__Problem statement__
Nothing should be output except the lines from the one containing "# The inner" through the one containing "depsgraph = bpy.context.evaluated_depsgraph_get()", both ends included, each repeated exactly.

__Data extract__
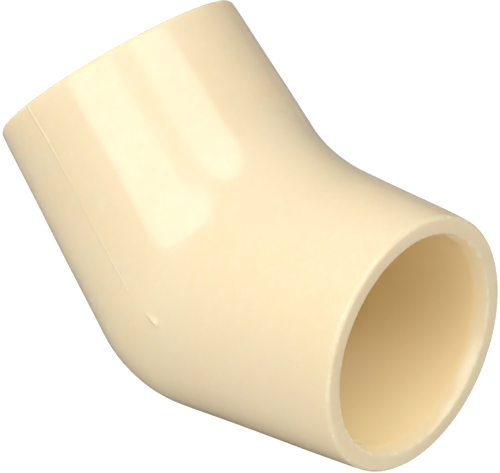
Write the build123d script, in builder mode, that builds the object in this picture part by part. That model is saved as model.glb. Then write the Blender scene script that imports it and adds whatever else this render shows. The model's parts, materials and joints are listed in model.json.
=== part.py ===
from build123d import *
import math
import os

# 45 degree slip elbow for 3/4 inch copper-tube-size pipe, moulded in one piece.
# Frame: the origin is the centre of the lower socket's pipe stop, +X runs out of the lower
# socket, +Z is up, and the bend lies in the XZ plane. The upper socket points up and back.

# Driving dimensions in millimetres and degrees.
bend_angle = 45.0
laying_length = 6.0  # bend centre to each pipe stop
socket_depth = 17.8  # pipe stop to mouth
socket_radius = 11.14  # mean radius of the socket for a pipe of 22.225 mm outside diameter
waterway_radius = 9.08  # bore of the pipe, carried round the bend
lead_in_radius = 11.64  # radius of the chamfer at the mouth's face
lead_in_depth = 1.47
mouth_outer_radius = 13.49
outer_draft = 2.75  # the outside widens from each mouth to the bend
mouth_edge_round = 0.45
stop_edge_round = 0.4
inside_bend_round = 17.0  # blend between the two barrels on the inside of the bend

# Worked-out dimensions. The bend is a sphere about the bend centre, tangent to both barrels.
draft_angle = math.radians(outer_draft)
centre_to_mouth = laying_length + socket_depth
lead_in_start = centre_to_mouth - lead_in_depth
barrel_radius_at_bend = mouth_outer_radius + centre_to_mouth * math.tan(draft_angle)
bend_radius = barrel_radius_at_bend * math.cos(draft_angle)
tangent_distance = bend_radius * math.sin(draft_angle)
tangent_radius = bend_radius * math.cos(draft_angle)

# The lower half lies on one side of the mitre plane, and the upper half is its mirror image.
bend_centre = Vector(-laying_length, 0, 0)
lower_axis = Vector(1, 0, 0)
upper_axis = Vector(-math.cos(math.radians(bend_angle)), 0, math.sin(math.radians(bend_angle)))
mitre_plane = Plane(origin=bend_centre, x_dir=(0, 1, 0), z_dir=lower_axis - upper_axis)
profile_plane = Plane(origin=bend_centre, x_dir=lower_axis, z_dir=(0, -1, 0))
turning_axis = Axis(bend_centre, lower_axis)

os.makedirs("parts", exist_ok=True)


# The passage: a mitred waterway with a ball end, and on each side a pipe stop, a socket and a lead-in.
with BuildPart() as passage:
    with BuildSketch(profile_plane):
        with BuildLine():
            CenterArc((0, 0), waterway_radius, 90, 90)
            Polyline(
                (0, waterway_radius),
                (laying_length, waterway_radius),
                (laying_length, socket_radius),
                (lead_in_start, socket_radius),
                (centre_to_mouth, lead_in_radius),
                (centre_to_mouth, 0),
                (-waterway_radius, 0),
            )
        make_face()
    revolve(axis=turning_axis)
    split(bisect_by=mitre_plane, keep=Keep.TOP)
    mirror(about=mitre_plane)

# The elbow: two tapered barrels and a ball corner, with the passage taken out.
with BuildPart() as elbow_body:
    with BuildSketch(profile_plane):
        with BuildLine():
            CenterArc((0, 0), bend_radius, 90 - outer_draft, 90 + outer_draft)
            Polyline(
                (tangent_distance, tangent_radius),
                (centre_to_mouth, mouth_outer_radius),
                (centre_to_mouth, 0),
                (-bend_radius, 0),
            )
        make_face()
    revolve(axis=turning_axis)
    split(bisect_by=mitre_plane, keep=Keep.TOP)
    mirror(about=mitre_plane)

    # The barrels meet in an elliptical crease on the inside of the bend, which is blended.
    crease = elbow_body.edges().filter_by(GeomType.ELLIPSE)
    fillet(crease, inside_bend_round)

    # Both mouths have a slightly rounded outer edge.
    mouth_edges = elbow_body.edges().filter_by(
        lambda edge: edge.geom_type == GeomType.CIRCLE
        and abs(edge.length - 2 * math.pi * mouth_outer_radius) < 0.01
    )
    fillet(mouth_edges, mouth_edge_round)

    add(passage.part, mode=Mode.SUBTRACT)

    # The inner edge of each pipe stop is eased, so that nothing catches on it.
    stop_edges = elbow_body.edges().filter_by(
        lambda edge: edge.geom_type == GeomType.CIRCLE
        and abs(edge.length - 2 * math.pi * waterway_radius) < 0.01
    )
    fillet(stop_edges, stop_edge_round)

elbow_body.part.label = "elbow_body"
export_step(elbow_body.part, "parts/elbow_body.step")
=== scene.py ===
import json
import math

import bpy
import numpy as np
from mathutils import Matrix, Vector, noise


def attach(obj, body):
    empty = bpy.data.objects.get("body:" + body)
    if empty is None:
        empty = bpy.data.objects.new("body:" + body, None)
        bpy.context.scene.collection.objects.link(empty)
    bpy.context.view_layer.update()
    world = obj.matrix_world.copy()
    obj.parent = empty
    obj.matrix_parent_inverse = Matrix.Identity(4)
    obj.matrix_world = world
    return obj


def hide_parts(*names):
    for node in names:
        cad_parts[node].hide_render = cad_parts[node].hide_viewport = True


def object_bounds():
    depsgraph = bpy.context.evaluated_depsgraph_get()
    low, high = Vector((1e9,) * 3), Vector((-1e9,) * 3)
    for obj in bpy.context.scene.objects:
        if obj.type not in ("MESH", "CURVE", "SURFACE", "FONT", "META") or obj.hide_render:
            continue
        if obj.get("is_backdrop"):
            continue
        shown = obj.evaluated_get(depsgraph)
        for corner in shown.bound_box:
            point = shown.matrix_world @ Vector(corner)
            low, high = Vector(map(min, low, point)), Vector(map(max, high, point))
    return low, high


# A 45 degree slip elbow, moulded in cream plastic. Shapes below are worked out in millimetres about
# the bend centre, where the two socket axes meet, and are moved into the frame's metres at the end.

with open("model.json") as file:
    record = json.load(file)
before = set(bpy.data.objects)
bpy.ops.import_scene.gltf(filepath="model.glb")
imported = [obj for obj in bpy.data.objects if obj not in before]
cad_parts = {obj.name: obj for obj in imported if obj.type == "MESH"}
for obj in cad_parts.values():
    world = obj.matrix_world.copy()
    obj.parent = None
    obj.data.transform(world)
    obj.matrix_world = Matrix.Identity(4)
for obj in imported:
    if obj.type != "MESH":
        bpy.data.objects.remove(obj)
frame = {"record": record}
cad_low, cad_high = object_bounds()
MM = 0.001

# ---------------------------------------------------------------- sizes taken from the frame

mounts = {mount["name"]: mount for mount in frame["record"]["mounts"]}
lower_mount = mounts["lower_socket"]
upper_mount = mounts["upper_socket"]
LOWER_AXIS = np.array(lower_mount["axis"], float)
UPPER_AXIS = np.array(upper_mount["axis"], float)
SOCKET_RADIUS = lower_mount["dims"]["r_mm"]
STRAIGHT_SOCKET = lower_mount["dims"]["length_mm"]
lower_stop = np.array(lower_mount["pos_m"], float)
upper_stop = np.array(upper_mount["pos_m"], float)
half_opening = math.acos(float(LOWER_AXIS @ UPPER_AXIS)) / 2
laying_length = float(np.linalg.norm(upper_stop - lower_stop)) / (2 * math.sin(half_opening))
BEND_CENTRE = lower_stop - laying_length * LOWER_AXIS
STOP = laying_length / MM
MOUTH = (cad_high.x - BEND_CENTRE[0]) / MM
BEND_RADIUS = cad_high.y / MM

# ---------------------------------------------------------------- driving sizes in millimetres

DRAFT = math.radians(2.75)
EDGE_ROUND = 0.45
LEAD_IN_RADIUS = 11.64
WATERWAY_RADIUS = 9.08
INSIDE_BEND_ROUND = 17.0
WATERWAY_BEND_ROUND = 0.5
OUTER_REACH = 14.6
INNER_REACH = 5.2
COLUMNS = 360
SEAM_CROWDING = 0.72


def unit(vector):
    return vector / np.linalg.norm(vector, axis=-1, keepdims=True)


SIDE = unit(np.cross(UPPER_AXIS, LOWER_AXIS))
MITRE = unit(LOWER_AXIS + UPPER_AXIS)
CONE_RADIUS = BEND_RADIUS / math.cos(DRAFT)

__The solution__
    # The inner edge of each pipe stop is eased, so that nothing catches on it.
    stop_edges = elbow_body.edges().filter_by(
        lambda edge: edge.geom_type == GeomType.CIRCLE
        and abs(edge.length - 2 * math.pi * waterway_radius) < 0.01
    )
    fillet(stop_edges, stop_edge_round)

elbow_body.part.label = "elbow_body"
export_step(elbow_body.part, "parts/elbow_body.step")
=== scene.py ===
import json
import math

import bpy
import numpy as np
from mathutils import Matrix, Vector, noise


def attach(obj, body):
    empty = bpy.data.objects.get("body:" + body)
    if empty is None:
        empty = bpy.data.objects.new("body:" + body, None)
        bpy.context.scene.collection.objects.link(empty)
    bpy.context.view_layer.update()
    world = obj.matrix_world.copy()
    obj.parent = empty
    obj.matrix_parent_inverse = Matrix.Identity(4)
    obj.matrix_world = world
    return obj


def hide_parts(*names):
    for node in names:
        cad_parts[node].hide_render = cad_parts[node].hide_viewport = True


def object_bounds():
    depsgraph = bpy.context.evaluated_depsgraph_get()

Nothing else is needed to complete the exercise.